Claro que también es un escritor popular porque escribe sobre el mundo brillante: el de los ricos, nobles, artistas. Y escribió sobre el amor. No parece importar que llegara a despreciarlo, que lo demoliese, que lo redujera a sus términos más sórdidos, más mecánicos, hasta hidráulicos, por lo cual entiendo que no sólo desmitificó el amor, sino que también lo deshumanizó, convirtiéndolo en un reflejo pavloviano. El amor que Swan siente por Odette no es en absoluto un homenaje a sus encantos o a su alma. De hecho, Swan conoce perfectamente que los atractivos de Odette se están marchitando y que su alma es vulgar. Además, como se dice a sí mismo en la última frase de Un amor de Swan: “¡Cada vez que pienso que he malgastado los mejores años de mi vida, que he deseado la muerte y he sentido el amor más grande de mi existencia, todo por una mujer que no me gustaba, que no era mi tipo!”. 

 

Los lectores modernos apreciamos los brillantes e incansables análisis que hace Proust del amor porque tampoco damos el amor por sentado. Los lectores de hoy siempre convierten lo personal en público, lo íntimo en político, lo instintivo en filosófico.

Puede que Proust atacara el amor, pero sabía mucho al respecto. Al igual que nosotros, no daba nada por sentado. No estaba envanecido ni se sentía feliz de su experiencia. Leemos a Proust porque sabe muchísimo de los lazos entre la angustia infantil y la pasión adulta. Le leemos porque, a pesar de su inteligencia, desprecia las valoraciones razonadas y sabe que solo el tortuoso conocimiento que el sufrimiento nos reporta es realmente útil. Le leemos porque sabe que en en estadio terminal de la pasión no amamos ya al ser amado; el objeto del amor ha sido eclipsado por el amor mismo: “Y aquella enfermedad amorosa de Swan se había multiplicado tanto, se enlazó tan íntimanente a todas las costumbres de Swan, a sus actos, a sus pensamientos, a su salud, a su sueño, a su vida, a lo que deseaba para después de la muerte, que ya no formaba más que un todo con él, que no era posible arrancársela sin destruirlo a él, o, para decirlo en términos de cirugía, su amor ya no era operable”.
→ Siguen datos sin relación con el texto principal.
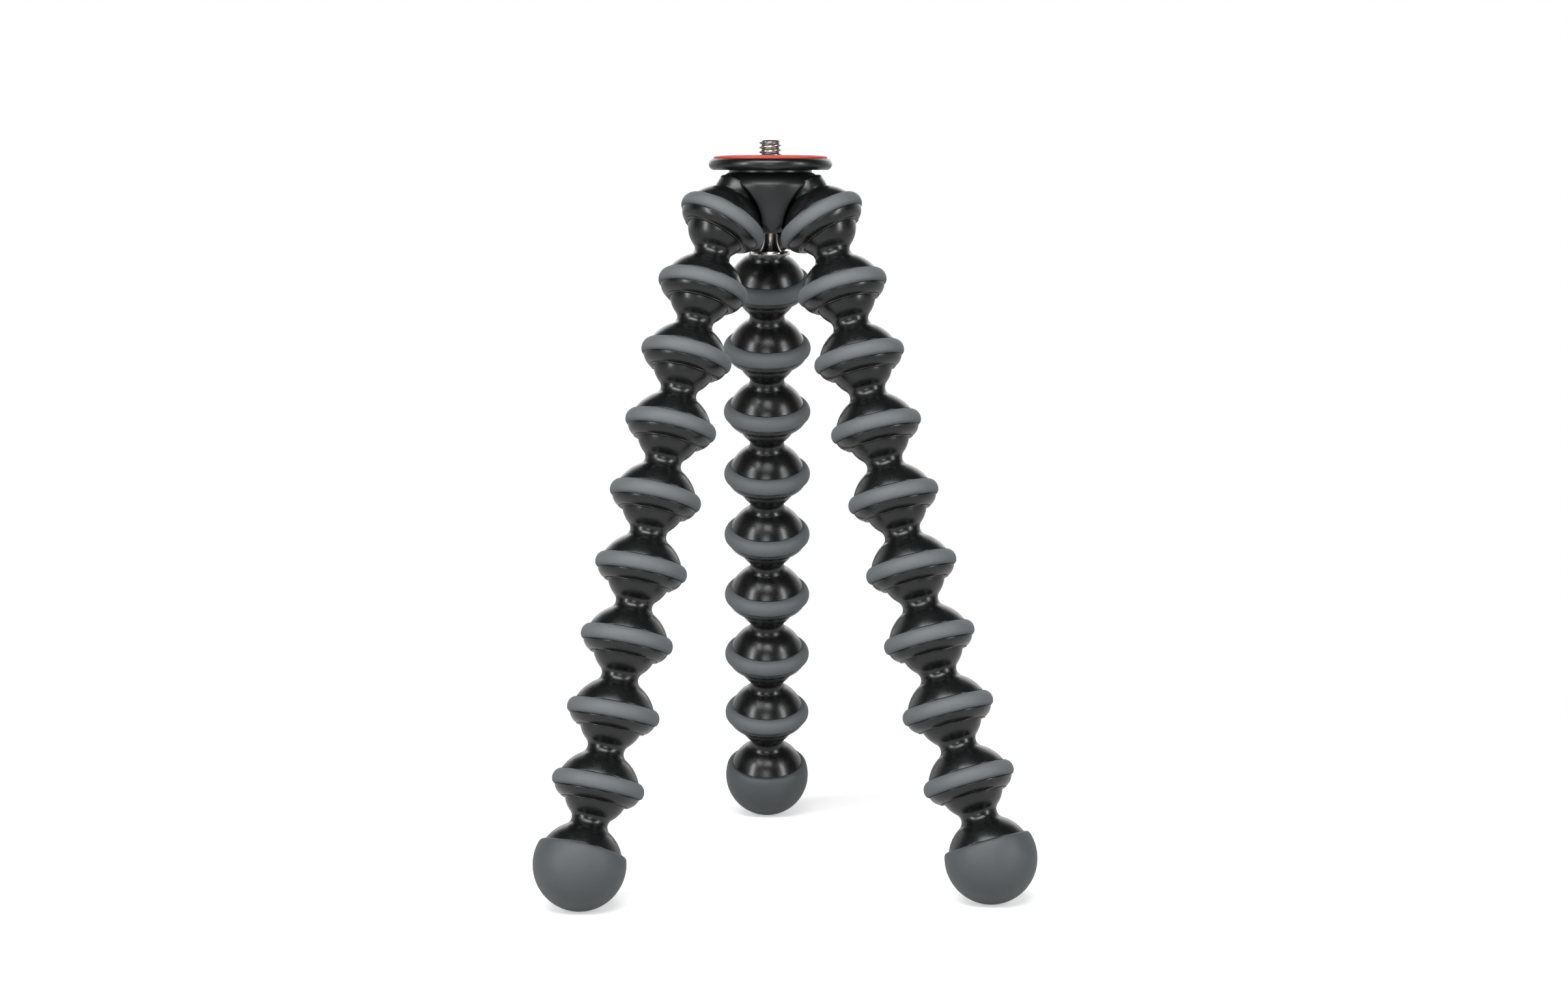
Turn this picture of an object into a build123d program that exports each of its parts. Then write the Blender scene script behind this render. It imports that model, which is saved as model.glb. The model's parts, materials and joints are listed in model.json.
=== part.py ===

Puede que Proust nos esté diciendo que el amor es una quimera, una proyección de fantasías suntuosas sobre una superficie indiferente y ciertamente miesteriosa, pero esas fantasías son indudablemente hermosas, atisbos del paraíso: el paraíso artificial del arte. No sé si muchos lectores emularían el rechazo de Proust hacia la vida crepidante y dolida en favor del arte glacial e inmóvil; pero su enérgica visión de lo transitorio sin duda nos afecta. La ascensión y caída de los amores individuales, a pequeña escala, y, a gran escala, de todas las clases sociales, la revolución constante de los sentimientos y la posición social, son temas que Proust ensayó y que nosotros hemos vivido. Proust es el primer escritor contemporáneo del siglo XX porque fue el primero en describir la inestabilidad permanente de nuestro tiempo.